Das Argument, dass man eh nicht schneller beschleunigen könne, zieht auch nicht richtig. Bei nur einer angetriebenen Achse, okay. Warum aber nicht im Stile des 918 mit elektrischem Allrad? Die beiden Hinterachsmotoren des Regera funktionieren sowieso direkt und ohne Differenzial, es wäre also genau nicht schwerer geworden, wenn man sie auf die Vorderachse montiert hätte. Man hätte dann aber sehr wohl dem V8 ein normales Getriebe spendieren können. Das hätte vielleicht 50 kg mehr gewogen, als der Regera mit seinenn 1628 kg jetzt auf die Waage bringt, man hätte die mehr als 1100 PS dann aber jederzeit mit voller Macht einsetzen können ohne (nun wäre es ja ein Allrad!) Schlupf auf die Strasse gebracht. Und wer jetzt mit dem Stichwort Package kommt, der liegt richtig. Der Koenigsegg Regera hat ein nämlich ein schlechtes. Vorne, da wo die Konkurrenz ganz normal ein grosses Differenzial und einen fetten Motor unterbringt, da ist beim Koenigsegg kein Platz. Weil das Dach ja irgendwo hin muss. Nur: der Porsche ist auch ein Targa. Die Schwaben haben eben einfach ein bisschen cleverer gepackt. Und der Regera muss mit Hinterradantrieb allein auskommen.

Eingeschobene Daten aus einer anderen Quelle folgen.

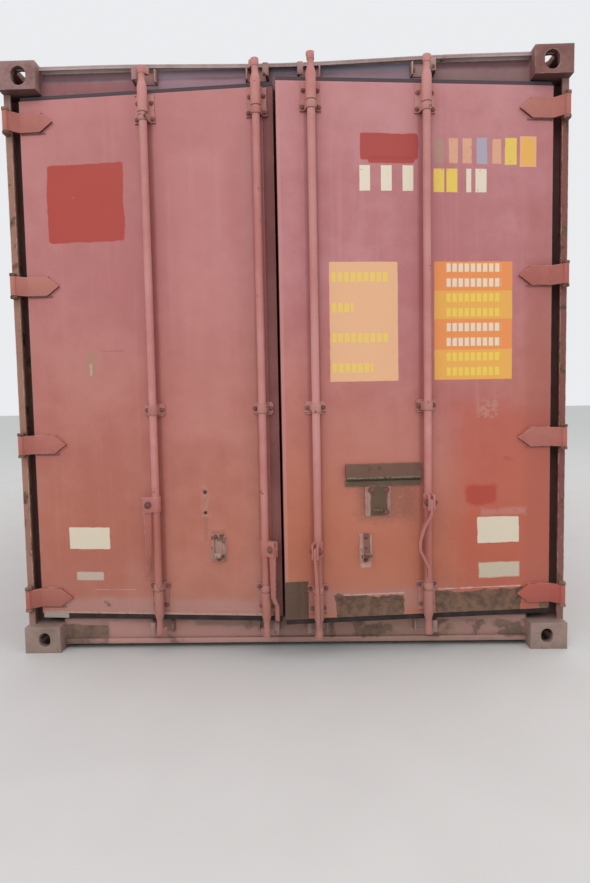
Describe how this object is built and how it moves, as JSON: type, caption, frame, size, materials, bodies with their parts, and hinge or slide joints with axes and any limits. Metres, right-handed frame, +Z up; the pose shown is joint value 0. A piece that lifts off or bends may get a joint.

Was bleibt also? Ein beeindruckend schnelles Auto. Viel wichtiger aber: ein anderes. Eines, dessen Konzept neu ist. Und nur das zählt, weil etwas Neues gekauft wird. Ob es besser, schlechter, schwerer, leichter, effizienter oder gar sinnvoll ist – egal. In diesen Sphären sowieso. Denn die nach dem Warum stellt niemand, nur nach dem Ob. Achtzig Stück werden die Schweden bauen. Fünf sind schon auf dem Salon verkauft worden. Für eine 1,89 Millionen Dollar pro Exemplar.